** WHAT IS EXPECTED **
Return all lines in the material below that contain "shown".

— START OF LISTING —

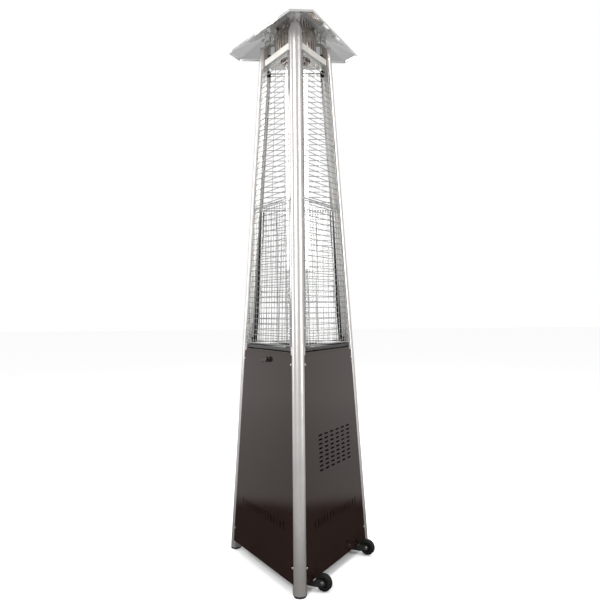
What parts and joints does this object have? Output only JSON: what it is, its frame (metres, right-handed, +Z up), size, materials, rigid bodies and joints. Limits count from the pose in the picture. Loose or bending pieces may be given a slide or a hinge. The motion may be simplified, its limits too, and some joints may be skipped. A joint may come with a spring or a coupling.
{
  "type": "patio heater",
  "caption": "Three-sided tapering gas patio heater: leaning posts, bronze cylinder base with a drop-down door, wire guards round a glass flame tube, reflector hood and transport wheels.",
  "frame": {"origin": "on the tower's vertical axis at floor level, midway between the three posts' feet", "axes": "+Z up; the front post points to -Y, the side with the control faces -X and slightly -Y, the side with the wheels faces +X and slightly -Y, the door faces +Y"},
  "size_m": [0.6165, 0.5467, 2.2035],
  "materials": {
    "arm_steel": "black paint",
    "bracket_aluminium": "mill-finish aluminium",
    "burner_brass": "plain turned brass",
    "burner_steel": "heat-tinted stainless steel",
    "ceramic_white": "glazed ceramic insulator",
    "door_bronze": "glossy dark bronze powder coat, slight orange peel",
    "fastener_steel": "zinc-plated steel",
    "foot_plastic": "black moulded end plug",
    "guard_wire": "bright chromed steel wire and strip",
    "handle_steel": "bright bent bar",
    "hood_aluminium": "polished aluminium, faintly wavy, soft reflections",
    "knob_plastic": "black phenolic, low sheen",
    "panel_bronze": "glossy dark bronze powder coat, slight orange peel",
    "pipe_aluminium": "soft drawn aluminium tube",
    "plate_steel": "dull galvanised and heat-tinted steel sheet",
    "post_aluminium": "satin anodised aluminium extrusion, fine draw lines along its length",
    "seal_silicone": "red high-temperature silicone",
    "strip_rubber": "black extruded rubber",
    "tray_steel": "black powder coat",
    "tube_glass": "clear borosilicate glass",
    "valve_alloy": "die-cast zinc alloy",
    "wheel_hub": "black moulded hub",
    "wheel_tyre": "black solid rubber"
  },
  "bodies": {
    "frame": {"axle_bolts": "fastener_steel", "base_tray": "tray_steel", "burner_cup": "burner_steel", "burner_deck": "tray_steel", "burner_head": "burner_steel", "control_bezel": "knob_plastic", "control_panel": "panel_bronze", "cylinder_ring": "tray_steel", "door_hinge_pins": "fastener_steel", "edge_strips": "strip_rubber", "flame_sensor": "burner_steel", "foot_front": "foot_plastic", "foot_left": "foot_plastic", "foot_right": "foot_plastic", "frame_screws": "fastener_steel", "front_wheel_bracket": "arm_steel", "gas_inlet_fitting": "burner_brass", "gas_jet_holder": "burner_brass", "gas_pipe": "pipe_aluminium", "gas_valve": "valve_alloy", "glass_tube": "tube_glass", "guard_lower_left": "guard_wire", "guard_lower_rear": "guard_wire", "guard_lower_right": "guard_wire", "guard_screws": "fastener_steel", "guard_upper_left": "guard_wire", "guard_upper_rear": "guard_wire", "guard_upper_right": "guard_wire", "hood": "hood_aluminium", "hood_bracket_front": "bracket_aluminium", "hood_bracket_left": "bracket_aluminium", "hood_bracket_right": "bracket_aluminium", "hood_screws": "fastener_steel", "igniter_electrode": "ceramic_white", "outlet_screen": "burner_steel", "panel_screws": "fastener_steel", "pilot_burner": "burner_brass", "plate_screws": "fastener_steel", "post_front": "post_aluminium", "post_left": "post_aluminium", "post_right": "post_aluminium", "rear_wheel_bracket": "arm_steel", "tilt_switch": "knob_plastic", "top_plate": "plate_steel", "tray_bolts": "fastener_steel", "tube_collar": "burner_steel", "tube_seal_lower": "seal_silicone", "tube_seal_upper": "seal_silicone", "valve_bracket": "tray_steel", "vent_panel": "panel_bronze", "venturi_tube": "burner_steel"},
    "door": {"rear_door": "door_bronze", "door_handle": "handle_steel", "handle_screws": "fastener_steel"},
    "control_stem": {"valve_stem": "burner_brass"},
    "control_knob": {"control_knob": "knob_plastic"},
    "front_wheel": {"front_wheel_tyre": "wheel_tyre", "front_wheel_hub": "wheel_hub"},
    "rear_wheel": {"rear_wheel_tyre": "wheel_tyre", "rear_wheel_hub": "wheel_hub"}
  },
  "joints": [
    {"name": "door_swing", "type": "hinge", "parent": "frame", "child": "door", "pos_m": [0, 0.18669, 0.04], "axis": [-1, 0, 0], "range_deg": [0, 85]},
    {"name": "knob_turn", "type": "hinge", "parent": "frame", "child": "control_stem", "pos_m": [-0.10184, -0.07612, 0.839], "axis": [-0.8653, -0.4996, 0.0402], "range_deg": [-90, 0]},
    {"name": "knob_push", "type": "slide", "parent": "control_stem", "child": "control_knob", "axis": [0.8653, 0.4996, -0.0402], "range_m": [0, 0.004], "stiffness_N_per_m": 600, "springref_m": -0.002},
    {"name": "front_wheel_spin", "type": "hinge", "parent": "frame", "child": "front_wheel", "pos_m": [0.08856, -0.27861, 0.0335], "axis": [0.5, 0.866, 0], "continuous": true},
    {"name": "rear_wheel_spin", "type": "hinge", "parent": "frame", "child": "rear_wheel", "pos_m": [0.28556, 0.06261, 0.0335], "axis": [0.5, 0.866, 0], "continuous": true}
  ]
}
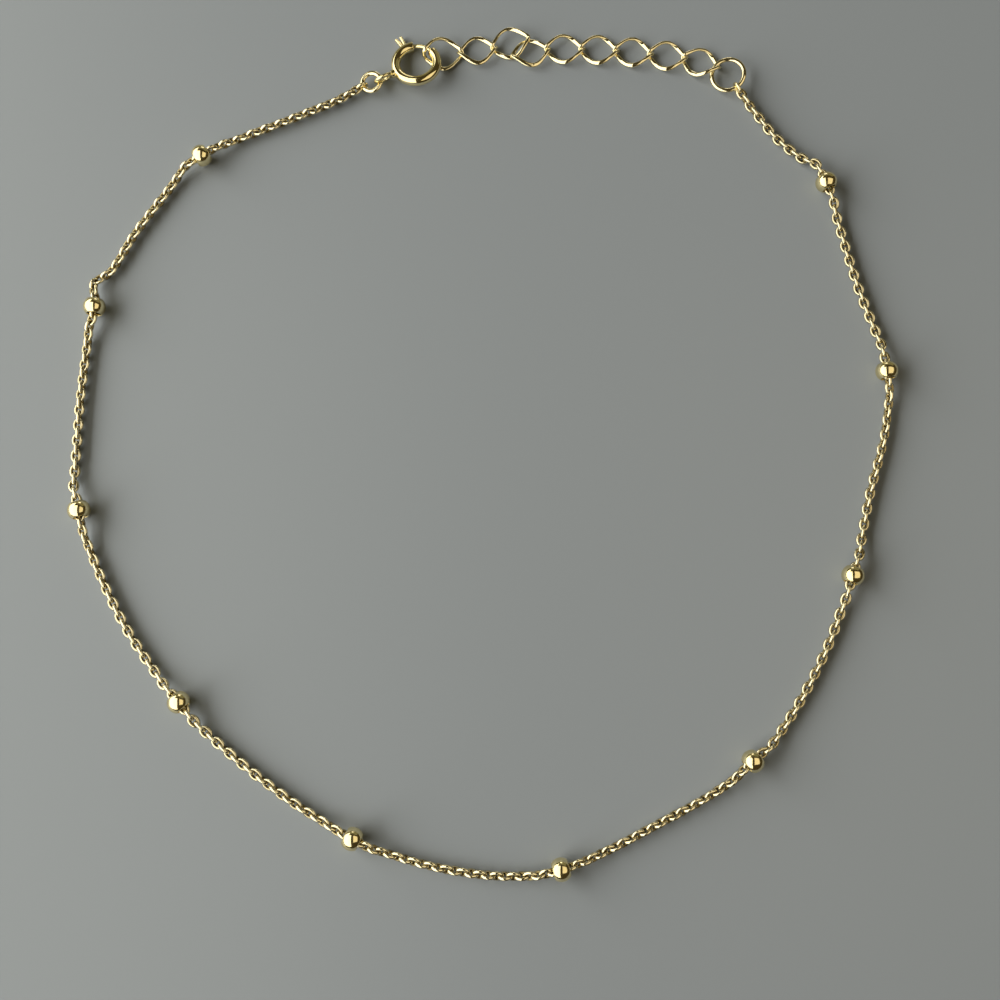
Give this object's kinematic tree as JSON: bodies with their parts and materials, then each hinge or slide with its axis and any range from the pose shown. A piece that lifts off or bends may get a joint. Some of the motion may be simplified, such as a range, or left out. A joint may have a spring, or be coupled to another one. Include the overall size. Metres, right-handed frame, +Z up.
{
  "type": "chain anklet",
  "caption": "Fine cable chain anklet in a closed loop, threaded through small drilled beads, with a rhombic link extender hooked into a spring ring clasp.",
  "frame": {"origin": "on the surface that the anklet lies on, under the middle of its loop", "axes": "+Z up from the surface, +Y from the middle of the loop towards the extender, +X from the clasp towards the extender's ring"},
  "size_m": [0.0784, 0.0826, 0.0021],
  "materials": {
    "gold": "polished pale yellow gold"
  },
  "bodies": {
    "anklet": {"fine_chain": "gold", "bead_01": "gold", "bead_02": "gold", "bead_03": "gold", "bead_04": "gold", "bead_05": "gold", "bead_06": "gold", "bead_07": "gold", "bead_08": "gold", "bead_09": "gold", "bead_10": "gold", "end_link_clasp": "gold", "end_link_extender": "gold", "clasp_jump_ring": "gold", "extender_ring": "gold", "extender_link_1": "gold", "extender_link_2": "gold", "extender_link_3": "gold", "extender_link_4": "gold", "extender_link_5": "gold", "extender_link_6": "gold", "extender_link_7": "gold", "extender_link_8": "gold", "extender_link_9": "gold", "clasp_ring": "gold"},
    "bolt": {"clasp_bolt": "gold"}
  },
  "joints": [
    {"name": "bolt_slide", "type": "hinge", "parent": "anklet", "child": "bolt", "pos_m": [-0.0071, 0.03732, 0.00082], "axis": [-0.0436, 0.139, 0.9893], "range_deg": [0, 52], "stiffness_Nm_per_rad": 0.001, "springref_deg": -11.46}
  ]
}
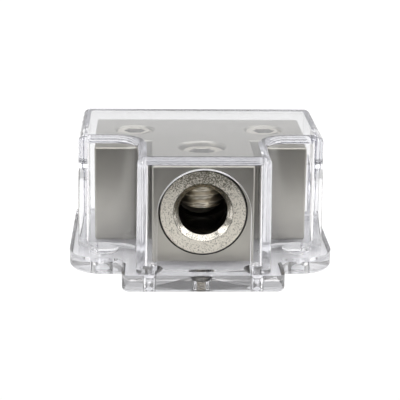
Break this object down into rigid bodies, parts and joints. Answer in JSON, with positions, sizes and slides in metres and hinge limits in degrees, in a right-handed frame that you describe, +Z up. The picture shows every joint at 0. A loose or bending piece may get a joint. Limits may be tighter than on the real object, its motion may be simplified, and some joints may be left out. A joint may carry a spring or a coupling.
{
  "type": "power distribution block",
  "caption": "T-shaped metal terminal block with a front cable port, side cable ports and set screws, on a clear base plate with ears under a clear lift-off cover.",
  "frame": {"origin": "centre of the base plate's underside", "axes": "+X across the wide bar to the right, +Y to the back, -Y out of the front cable port, +Z up"},
  "size_m": [0.0544, 0.0482, 0.0272],
  "materials": {
    "clear_base": "clear moulded plastic",
    "clear_cover": "clear moulded plastic",
    "satin_nickel": "satin nickel plate",
    "ring_nickel": "bright nickel plate",
    "screw_steel": "nickel-plated steel"
  },
  "bodies": {
    "base": {"base_plate": "clear_base", "terminal_block": "satin_nickel", "port_ring": "ring_nickel", "holding_screws": "screw_steel"},
    "cover": {"cover": "clear_cover"},
    "front_screw": {"front_set_screw": "screw_steel"},
    "left_screw": {"left_set_screw": "screw_steel"},
    "right_screw": {"right_set_screw": "screw_steel"}
  },
  "joints": [
    {"name": "cover_lift", "type": "slide", "parent": "base", "child": "cover", "axis": [0, 0, 1], "range_m": [0, 0.04]},
    {"name": "front_screw_travel", "type": "slide", "parent": "base", "child": "front_screw", "axis": [0, 0, 1], "range_m": [-0.003, 0.001]},
    {"name": "left_screw_travel", "type": "slide", "parent": "base", "child": "left_screw", "axis": [0, 0, 1], "range_m": [-0.005, 0.001]},
    {"name": "right_screw_travel", "type": "slide", "parent": "base", "child": "right_screw", "axis": [0, 0, 1], "range_m": [-0.005, 0.001]}
  ]
}
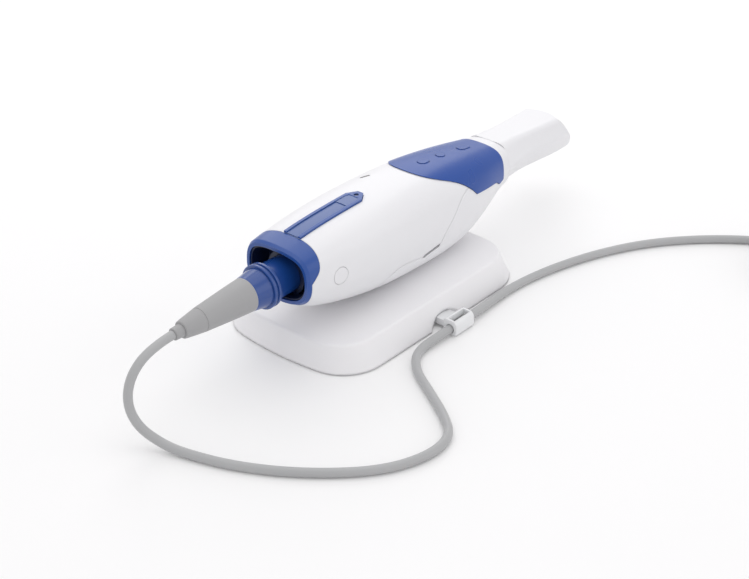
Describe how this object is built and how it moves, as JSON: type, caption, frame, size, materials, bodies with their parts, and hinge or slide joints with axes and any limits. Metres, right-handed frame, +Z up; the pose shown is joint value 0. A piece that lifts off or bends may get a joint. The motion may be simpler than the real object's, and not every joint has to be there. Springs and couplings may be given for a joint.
{
  "type": "intraoral scanner",
  "caption": "Wired intraoral scanner lying on a weighted desk stand, with a slide-off scanning tip, soft saddle with buttons, strain relief and a clipped cord.",
  "frame": {"origin": "centre of the stand's underside, on the surface that it stands on", "axes": "+X along the handle towards the scanning tip, +Z up, +Y to the left as seen from the cord end"},
  "size_m": [0.3817, 0.2221, 0.0583],
  "materials": {
    "white_shell": "satin white moulding",
    "white_stand": "satin white moulding",
    "white_tip": "satin white moulding",
    "blue_soft": "soft-touch satin",
    "blue_hard": "satin",
    "dark_plastic": "matte",
    "grey_rubber": "matte",
    "grey_plastic": "matte",
    "clip_plastic": "gloss",
    "steel": "satin",
    "aluminium": "satin",
    "gold": "polished",
    "board_green": "satin",
    "chip_black": "satin",
    "lens_glass": "polished",
    "mirror": "polished"
  },
  "bodies": {
    "scanner_on_stand": {"stand_shell": "white_stand", "stand_base_plate": "dark_plastic", "stand_mat": "grey_rubber", "stand_screws": "steel", "stand_ballast": "steel", "cable_clip": "clip_plastic", "main_shell": "white_shell", "nose_shell": "white_shell", "saddle": "blue_soft", "key_board": "board_green", "key_switches": "grey_plastic", "rear_collar": "blue_hard", "socket_bay": "dark_plastic", "socket_contacts": "gold", "spine_strip": "blue_hard", "spine_panel_rear": "blue_hard", "spine_panel_front": "blue_hard", "status_window": "lens_glass", "shoulder_sensor": "chip_black", "side_plugs": "white_shell", "chassis": "aluminium", "case_screws": "steel", "main_board": "board_green", "board_posts": "steel", "board_chips": "chip_black", "heat_sink": "aluminium", "optics_block": "dark_plastic", "camera_board": "board_green", "snout": "dark_plastic", "front_lens": "lens_glass", "plug_body": "blue_hard", "plug_ring": "blue_hard", "cable_cone": "grey_rubber", "cone_tail": "grey_rubber", "cord_sleeve": "grey_rubber", "cord": "grey_rubber", "cord_coil": "grey_rubber", "coil_tie": "grey_rubber", "cord_tail": "grey_rubber", "far_plug_boot": "grey_rubber", "far_plug_grip": "grey_plastic", "far_plug_shell": "steel", "far_plug_tongue": "chip_black"},
    "rear_button": {"rear_key": "blue_soft"},
    "middle_button": {"middle_key": "blue_soft"},
    "front_button": {"front_key": "blue_soft"},
    "tip": {"scanning_tip": "white_tip", "tip_mirror": "mirror"}
  },
  "joints": [
    {"name": "rear_button_press", "type": "slide", "parent": "scanner_on_stand", "child": "rear_button", "axis": [0, 0, -1], "range_m": [0, 0.0005], "stiffness_N_per_m": 3000},
    {"name": "middle_button_press", "type": "slide", "parent": "scanner_on_stand", "child": "middle_button", "axis": [0, 0, -1], "range_m": [0, 0.0005], "stiffness_N_per_m": 3000},
    {"name": "front_button_press", "type": "slide", "parent": "scanner_on_stand", "child": "front_button", "axis": [0, 0, -1], "range_m": [0, 0.0005], "stiffness_N_per_m": 3000},
    {"name": "tip_slide", "type": "slide", "parent": "scanner_on_stand", "child": "tip", "axis": [1, 0, 0], "range_m": [0, 0.034]}
  ]
}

— END OF LISTING —

** RESPONSE FOR THIS EXERCISE **
Give this object's kinematic tree as JSON: bodies with their parts and materials, then each hinge or slide with its axis and any range from the pose shown. A piece that lifts off or bends may get a joint. Some of the motion may be simplified, such as a range, or left out. A joint may have a spring, or be coupled to another one. Include the overall size. Metres, right-handed frame, +Z up.
Describe how this object is built and how it moves, as JSON: type, caption, frame, size, materials, bodies with their parts, and hinge or slide joints with axes and any limits. Metres, right-handed frame, +Z up; the pose shown is joint value 0. A piece that lifts off or bends may get a joint. The motion may be simpler than the real object's, and not every joint has to be there. Springs and couplings may be given for a joint.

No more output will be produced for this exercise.